House Examines National Climate Service Proposal. The House Science, Space and Technology Committee held a hearing last week to examine NOAA's proposal to establish a new National Climate Service. Chairman Ralph Hall (R-TX) expressed his concern that NOAA was already implementing the Service without congressional approval and questioned the Service's impact on existing research. NOAA Administrator Jane Lubchenco testified that the Service has not been established and that when it was, it would allow NOAA to meet increased demand for information needed to address drought, floods, and national security while also strengthening science.
NASA Sued over Climate Change The American Tradition Institute (ATI) has sued NASA to disclose records detailing climate scientist James Hansen's compliance with federal ethics and disclosure rules. The ATI cited compensation Dr. Hansen, director of NASA's Goddard Institute for Space Studies, has received from outside employment and awards related to his work at NASA, because "Under federal statutes and NASA rules, employees may not privately benefit from their public office." ATI has also sought documents from the University of Virginia on climate scientist Michael Mann.
NRC Releases Report on Effective STEM Education . The National Research Council released a report, Successful K-12 STEM Education: Identifying Effective Approaches in Science, Technology, Engineering, and Mathematics , providing recommendations to schools, districts, and policymakers at the state and national levels on supporting effective K-12 STEM education.

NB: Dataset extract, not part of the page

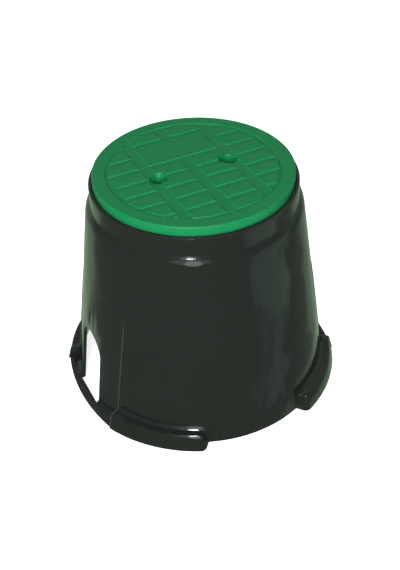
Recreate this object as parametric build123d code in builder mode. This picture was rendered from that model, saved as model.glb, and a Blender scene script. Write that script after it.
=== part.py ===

In addition to proposing criteria to identify successful STEM schools, the report encourages policymakers to "elevate science to the same level of importance as reading and mathematics" by investing in systematic support for STEM teachers and by increasing the frequency of relevant STEM assessment.
Texas Requires Disclosure of Chemicals Used in Drilling. Texas Republican Governor Rick Perry signed into law a bill that will require drillers for oil and natural gas to disclose on FracFocus.org the chemicals used for their hydraulic fracturing (or "fracking") operations, beginning in July 2012. Texas is the first state to pass this type of disclosure law.
New Internet Security System Implemented. In the most ambitious attempt to date to thwart the growing number of hackers, data thieves, spies, and Internet scam artists, a group of Internet security experts meeting in Singapore last week put into operation a new system designed to ensure trust online. The system, which has five layers of security -- electronic, cryptographic, and physical -- involves hardened data centers in Singapore, Zurich, and San Jose, CA. It will provide a secure directory (DNS) connecting names to numerical Internet addresses, giving Internet users confidence that the person or organization with whom they are communicating is not being spoofed.